Advantages of Drop-Shipping

What are some of the leading advantages of drop-shipping? According to HubSpot, some key upsides to taking advantage of drop-shipping include:

  • It reduces the amount of capital you need to invest to build up your inventory. Many drop-shipping payment models involve collecting a fee after a product sells rather than requiring entrepreneurs to forecast demand and pay ahead of time. So, if a product doesn’t sell very well, the associated drop-shipping fee will be nonexistent or low.
  • It allows entrepreneurs to focus more on the front-end logistics of their drop-ship business, such as website design, content marketing, and customer service, rather than having to expend so much effort upkeeping the order fulfillment processes.
  • Companies can offer a wider variety of products because they do not have to assume the risk or expense of physically stockpiling an inventory — which could potentially lead to unsold deadstock at a loss.

Disadvantages of Drop-Shipping

Now that we’ve covered some of the reasons why drop-shipping can be an exciting and compelling model for doing business, let’s take an honest look at some of the risks associated with it. The primary disadvantage is loss of control — namely when it comes to the reliability of the supplier and/or the quality of the products they send out.

As one expert writes for Entrepreneur, this is why it’s so important to carefully vet any potential drop-shipping partners before signing any contracts. This can be challenging if the supplier is located internationally, but there are still ways to inspect the business practices and product output from afar if necessary. Any product worth its weight in salt should have a solid rating with many positive reviews. You should also request samples before entering into any business agreement with a potential partner.

Another potential risk associated with drop-shipping is a supplier experiencing a shortage — resulting in customers getting their products late or not at all. Unfortunately, this reflects poorly on your business as the site of the transaction rather than upon the supplier, meaning it’s your responsibility to make sure any potential partners can accommodate ebbs and flows in demand with ease. The projected sales volume should be part of your initial talks and contract.
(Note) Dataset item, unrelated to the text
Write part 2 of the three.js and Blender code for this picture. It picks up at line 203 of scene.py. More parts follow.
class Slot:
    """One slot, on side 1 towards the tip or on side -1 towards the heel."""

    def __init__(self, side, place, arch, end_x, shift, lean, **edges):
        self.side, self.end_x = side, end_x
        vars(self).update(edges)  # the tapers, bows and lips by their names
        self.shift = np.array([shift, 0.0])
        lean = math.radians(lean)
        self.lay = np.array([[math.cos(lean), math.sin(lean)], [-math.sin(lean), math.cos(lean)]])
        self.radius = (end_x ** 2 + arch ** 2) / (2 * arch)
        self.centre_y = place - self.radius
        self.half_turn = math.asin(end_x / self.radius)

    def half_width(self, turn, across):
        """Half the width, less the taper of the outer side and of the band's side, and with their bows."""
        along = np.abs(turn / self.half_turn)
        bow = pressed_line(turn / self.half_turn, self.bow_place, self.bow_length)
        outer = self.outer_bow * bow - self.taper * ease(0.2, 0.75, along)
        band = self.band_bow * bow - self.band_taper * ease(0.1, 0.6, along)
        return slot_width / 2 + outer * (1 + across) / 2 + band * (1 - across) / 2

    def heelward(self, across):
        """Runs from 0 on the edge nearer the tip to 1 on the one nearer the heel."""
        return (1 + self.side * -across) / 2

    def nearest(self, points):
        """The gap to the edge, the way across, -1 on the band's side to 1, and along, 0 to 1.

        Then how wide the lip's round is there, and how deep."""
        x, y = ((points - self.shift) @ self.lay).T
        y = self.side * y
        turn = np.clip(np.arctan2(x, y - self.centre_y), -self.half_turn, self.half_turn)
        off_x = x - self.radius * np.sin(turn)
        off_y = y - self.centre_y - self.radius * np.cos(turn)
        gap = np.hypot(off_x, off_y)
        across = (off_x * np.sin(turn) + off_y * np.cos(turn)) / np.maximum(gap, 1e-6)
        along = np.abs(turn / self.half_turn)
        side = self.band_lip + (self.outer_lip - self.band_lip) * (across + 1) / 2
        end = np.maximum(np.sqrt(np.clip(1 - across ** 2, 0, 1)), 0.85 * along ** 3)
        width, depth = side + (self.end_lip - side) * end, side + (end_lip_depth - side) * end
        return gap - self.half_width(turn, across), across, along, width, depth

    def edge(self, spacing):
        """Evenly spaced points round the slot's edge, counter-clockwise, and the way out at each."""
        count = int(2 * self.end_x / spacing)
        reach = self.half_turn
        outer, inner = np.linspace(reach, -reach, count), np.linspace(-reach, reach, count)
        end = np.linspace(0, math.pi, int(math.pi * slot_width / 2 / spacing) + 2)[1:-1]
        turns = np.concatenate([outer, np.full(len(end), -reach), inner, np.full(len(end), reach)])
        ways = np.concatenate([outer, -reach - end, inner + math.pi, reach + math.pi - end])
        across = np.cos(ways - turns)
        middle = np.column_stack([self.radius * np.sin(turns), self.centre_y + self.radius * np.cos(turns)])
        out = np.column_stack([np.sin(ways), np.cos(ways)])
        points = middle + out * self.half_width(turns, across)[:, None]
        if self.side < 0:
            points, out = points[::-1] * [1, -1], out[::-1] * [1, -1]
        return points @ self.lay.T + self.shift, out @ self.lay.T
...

If one supplier is unable to meet your needs, it’s a smart idea to have at least one backup supplier to whom you can turn as the need arises.
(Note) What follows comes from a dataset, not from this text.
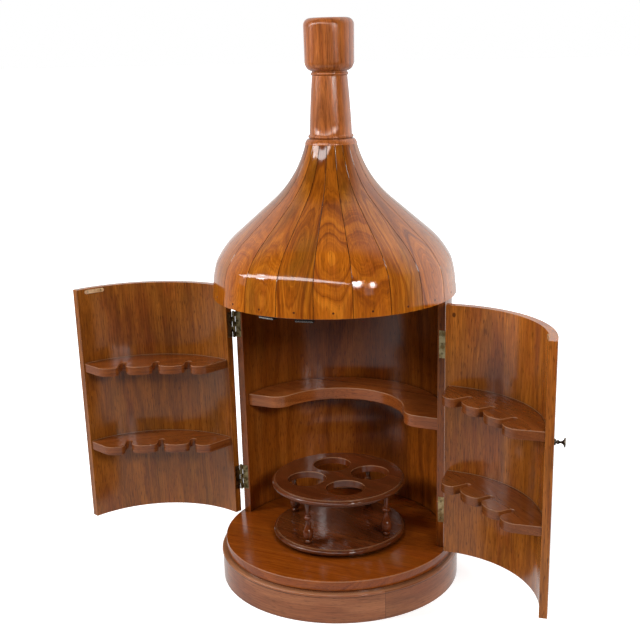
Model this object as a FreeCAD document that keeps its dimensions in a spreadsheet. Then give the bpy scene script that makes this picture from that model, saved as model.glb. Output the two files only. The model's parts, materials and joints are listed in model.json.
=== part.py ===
import FreeCAD, Part
import os
import re
import sys

import Sketcher

# Bottle-shaped bar cabinet, in millimetres. Origin at the centre of the
# plinth's underside, +Z up, the doors' meeting line towards -Y.
# Each door is drawn closed, then turned about its hinge to the rest angle,
# so every solid stands where it is with both doors open.

SIZES = [
    # Plinth and floor
    ("plinth_step", 10.0),
    ("plinth_wall", 22.0),
    ("plinth_height", 66.0),
    ("bead_height", 8.0),
    ("bead_overhang", 2.0),
    ("bead_width", 34.0),
    ("strip_height", 3.5),
    ("strip_inset", 12.0),
    ("floor_overhang", 9.0),
    ("floor_thickness", 25.5),
    ("floor_edge_round", 2.0),
    # Carcass
    ("carcass_radius", 281.0),
    ("panel_thickness", 18.0),
    ("carcass_height", 621.0),
    ("top_board_thickness", 18.0),
    # Shelf
    ("shelf_top_height", 327.0),
    ("shelf_thickness", 31.0),
    ("shelf_depth", 97.0),
    ("shelf_setback", 18.0),
    ("shelf_corner_inset", 63.0),
    ("shelf_corner_mid_inset", 91.0),
    ("shelf_corner_mid_y", 29.0),
    ("shelf_cut_start_y", 46.0),
    # Doors
    ("door_bottom_gap", 2.0),
    ("door_top_gap", 4.0),
    ("hinge_half_gap", 1.5),
    ("meeting_half_gap", 1.0),
    ("left_rest_angle", 108.5),
    ("right_rest_angle", 98.0),
    # Stemware racks: stations along the chord of the door's inner wall,
    # reach from that chord towards the middle of the cabinet
    ("rack_thickness", 22.0),
    ("upper_rack_drop", 196.0),
    ("lower_rack_height", 214.0),
    ("rack_hinge_gap", 8.0),
    ("rack_meeting_gap", 4.0),
    ("outer_lobe_station", 72.0),
    ("outer_lobe_reach", 47.4),
    ("outer_lobe_round", 9.4),
    ("inner_lobe_reach", 39.0),
    ("side_slot_station", 103.0),
    ("side_slot_floor", 6.0),
    ("middle_slot_floor", 9.0),
    ("outer_lobe_mouth", 43.0),
    ("inner_lobe_mouth", 32.0),
    ("slot_width", 17.0),
    ("slot_corner_round", 13.0),
    # Hinges
    ("hinge_length", 66.0),
    ("hinge_drop", 72.0),
    ("hinge_rise", 66.0),
    ("leaf_thickness", 1.2),
    ("leaf_inset", 3.5),
    ("knuckle_radius", 3.8),
    ("knuckle_gap", 0.4),
    ("pin_offset", 5.0),
    ("pin_radius", 1.5),
    ("pin_head_radius", 2.6),
    ("pin_head_height", 1.6),
    ("running_gap", 0.05),
    ("cut_overrun", 1.0),
    # Strikes and catches
    ("strike_length", 52.0),
    ("strike_height", 10.0),
    ("strike_thickness", 1.2),
    ("strike_drop", 3.5),
    ("catch_angle", 10.5),
    ("catch_length", 42.0),
    ("catch_depth", 14.0),
    ("catch_height", 12.0),
    ("catch_setback", 21.5),
    # Knob
    ("knob_height", 399.0),
    ("knob_angle", 4.0),
    ("knob_rose_radius", 7.0),
    ("knob_rose_thickness", 3.0),
    ("knob_ball_radius", 4.5),
    ("knob_neck_radius", 2.4),
    ("knob_head_radius", 10.8),
    ("knob_head_thickness", 3.2),
    ("knob_flare_length", 6.5),
    ("knob_reach", 22.5),
    # Dome: inset from the rim, or radius, and height over the ceiling at the
    # ends and middles of its curves
    ("stave_count", 21.0),
    ("stave_turn", -0.7),
    ("stave_edge_chamfer", 0.8),
    ("rim_overhang", 10.0),
    ("rim_drop", 4.0),
    ("rim_seat_gap", 0.3),
    ("skirt_inset", 2.5),
    ("skirt_height", 26.0),
    ("hip_mid_inset", 5.8),
    ("hip_mid_height", 57.0),
    ("hip_inset", 13.2),
    ("hip_height", 85.0),
    ("shoulder_mid_inset", 34.0),
    ("shoulder_mid_height", 117.5),
    ("shoulder_inset", 57.0),
    ("shoulder_height", 142.5),
    ("waist_radius", 135.5),
    ("waist_height", 227.0),
    ("throat_hollow", 13.75),
    ("throat_lift", 2.5),
    ("dome_top_radius", 60.0),
    ("dome_height", 350.0),
    ("stave_thickness", 20.0),
    # Neck and stopper
    ("neck_height", 162.0),
    ("neck_foot_radius", 49.2),
    ("neck_mid_radius", 45.4),
    ("neck_top_radius", 40.6),
    ("collar_height", 11.5),
    ("collar_slope", 5.7),
    ("quirk_height", 1.6),
    ("quirk_depth", 3.0),
    ("foot_bead_height", 8.0),
    ("foot_bead_swell", 2.4),
    ("top_bead_height", 7.0),
    ("top_bead_swell", 2.4),
    ("top_bead_drop", 3.0),
    ("neck_spigot_radius", 38.0),
    ("neck_spigot_length", 24.0),
    ("stopper_radius", 56.8),
    ("stopper_height", 114.0),
    ("stopper_foot_radius", 43.5),
    ("stopper_foot_round", 20.0),
    ("stopper_head_round", 16.0),
    # Bottle carousel, which turns a little off the middle of the floor
    ("carousel_x", 4.0),
    ("carousel_y", -8.0),
    ("washer_radius", 30.0),
    ("washer_thickness", 3.7),
    ("carousel_gap", 0.3),
    ("carousel_radius", 168.0),
    ("carousel_board", 17.5),
    ("carousel_bead_inset", 8.0),
    ("carousel_fillet", 2.5),
    ("carousel_ledge", 2.4),
    ("carousel_spacing", 111.0),
    ("hole_radius", 48.5),
    ("hole_circle", 81.0),
    ("hole_turn", 37.0),
    ("hole_count", 4.0),
    ("spindle_circle", 139.0),
    ("spindle_turn", -8.0),
    ("spindle_foot_radius", 8.8),
    ("spindle_vase_radius", 13.4),
    ("spindle_waist_radius", 5.2),
    ("spindle_bead_radius", 10.0),
    ("spindle_neck_radius", 7.2),
    ("spindle_foot_mid", 4.0),
    ("spindle_foot_top", 8.0),
    ("spindle_vase_mid", 22.0),
    ("spindle_vase_top", 37.0),
    ("spindle_taper_mid", 47.0),
    ("spindle_waist_height", 59.0),
    ("spindle_bead_foot", 61.5),
    ("spindle_bead_mid", 67.0),
    ("spindle_bead_top", 72.5),
    ("spindle_ring_top", 76.0),
    ("spindle_neck_mid", 88.0),
    ("pivot_radius", 5.0),
    ("pivot_depth", 11.0),
    ("pivot_end_chamfer", 1.5),
    ("pivot_end_gap", 1.0),
]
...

The need to vet drop-ship partners includes the products and shipping methods as well as the packaging. Packaging mistakes and shoddy packaging can adversely affect your reputation, so make sure your supply partner is using quality materials that you’d be proud to present to a customer.

Yet another potential risk of drop-shipping is getting conned by a scammer — an organization that seems legitimate on its face but actually is looking to take your cash without delivering its agreed-upon services. What are some potential red flags that might point to a drop-shipping company being a scam rather than a legitimate partner? According to Business Tech Weekly, it’s likely best to avoid companies that:

  • Take a long time to respond to inquiries, either by phone or email. This is a partnership that works best on an expedient turnaround time, especially when any urgent situations arise — especially if your supplier is located far away geographically, meaning remote communication is all you have to keep things on track.
  • Require you to place bulk orders upfront rather than allowing your orders to amass as customers make purchases. This could indicate this company will take your initial payment and run — or force you to enter into an unrealistically high-volume contract that may not necessarily reflect the actual sales demand from your target audience.
  • Require you to work on a subscription-based model rather than allowing your orders to go through as customers buy products. Again, this may indicate an interest in taking your money rather than forging a partnership based on your company’s actual needs.

Drop-shipping represents an alternative to the “old-school” way of doing business in which you’d have to buy all the products you planned to sell, store them, and ship them out as orders rolled in. This model can certainly provide a more flexible way to conduct your business, allowing orders to ship out from a third-party manufacturer or vendor as customers place them through your website. As always, there are both pros and cons to consider before settling on the business model that works best for your business.